As the countdown for my hubby's arrival begins, i can feel both excitement and anxiety. I miss my hubby soooo much. It has been almost 3 months since we last saw each other. Yes, we do have our daily webcam chats but feeling his physical presence is way, waaaaay different =( .

He's going to be here in November and will stay for only 3 weeks. After that, he's back to his overseas assignment. Sigh... Not that I'm complaining. His overseas assignment opened up a lot of opportunities for us. For him, a chance to hone his professional skills and for us, well, a chance to save, financially. It got a lot of perks too. Even though he's on overseas assignment for 2 yrs, he has a chance to go home here every 6 months. Come to think of it? I can come with him but we both understand that the place he's at now is not really that "female" friendly.

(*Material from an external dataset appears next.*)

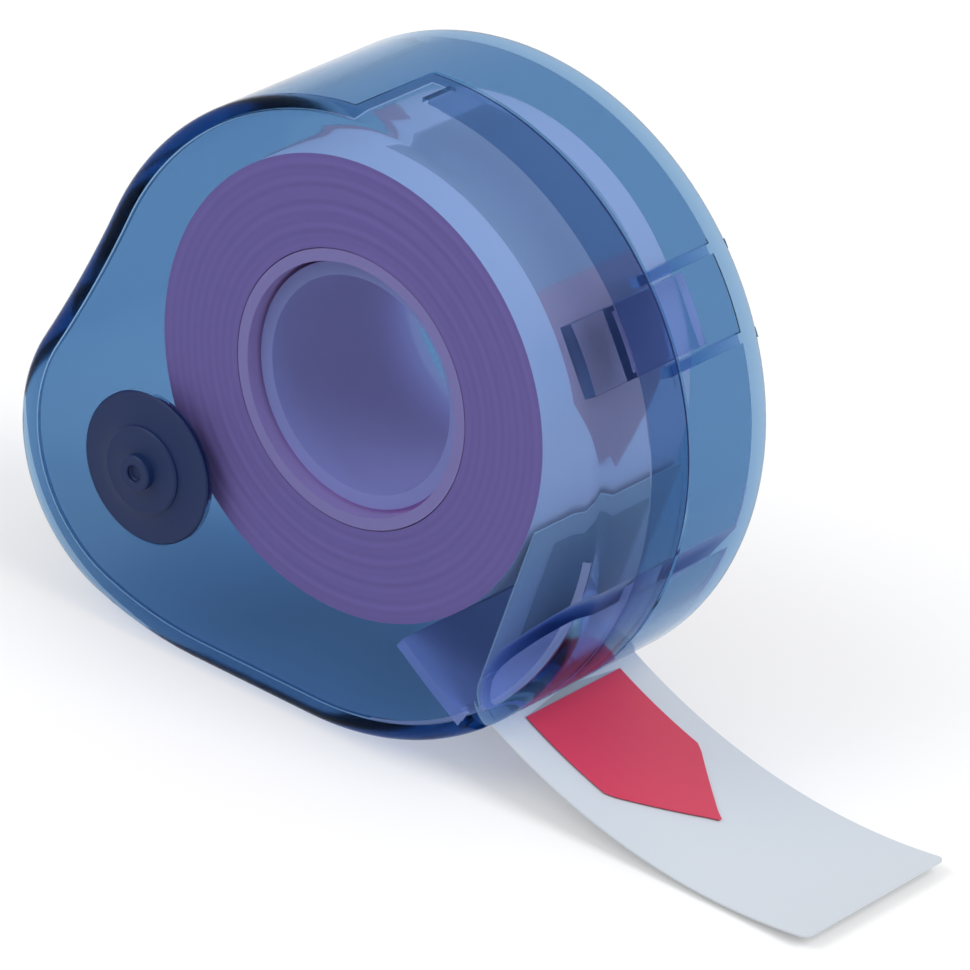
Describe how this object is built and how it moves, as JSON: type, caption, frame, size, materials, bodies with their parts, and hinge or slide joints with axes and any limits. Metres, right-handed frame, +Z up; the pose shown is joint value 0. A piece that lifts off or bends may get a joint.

By October, I'm going to be separated from Big Blue. Hubby and I agreed that I'll rest for awhile after my stint at Big Blue. It's actually a perfect chance for us to focus in 'making' a family. Now! THAT is why I'm feeling anxious and pressured at the same time. November is actually pretty close and I'm NERVOUS. I don't know why but I feel pressured =(. What if our wishes doesn't happen yet? Now what? Wait for another 6 months? Boredom is gonna kill me; well, actually, my wallet will get a bad beating (read previous posts). Kidding aside, I really, really feel the pressure creeping in...

Lights Out at the Big Blue

Things have been happening pretty fast at the Big Blue. We just had our Lights Out Celebration last Friday. Of course, I shed tears seeing the last video showing up in the screen. Well, come to think of it, Friday was the day of the many lasts.. Did i make sense? =) Hmm.. it was the last group celebration I have attended for the company I worked for for 6+ years... last day I went home late from the office.. last night I saw our company logo brightly lit against the darkness of the night.. last time I was in the rec hall... so, many last times! =( I am positive though that it's not going to be the last time I will be seeing my friends from the Big Blue =) .

I admit though that I still feel sadness even though the closure announcement has been done almost 1 and a half years ago. That long?? Yah, we knew before then that we will be separated from Big Blue. It was really a blessing that we lasted this long. Again, we're still lucky =).

Sunday, July 26, 2009

random things about me..

1. I love reading... =) to-date, i have 2 magazine subscriptions, Reader's Digest and National Geographic. I have tons of books both at my parent's house and our house. Books ranges from children's books to Oprah's Book Club to NY Times' Bestseller books.

2. I can stay in front of the computer from morning 'till night.

3. I am extremely afraid of the open water. I do get panic attacks if I don't see the sea/ocean bottom.

4. I like collecting perfumes, soaps and body wash.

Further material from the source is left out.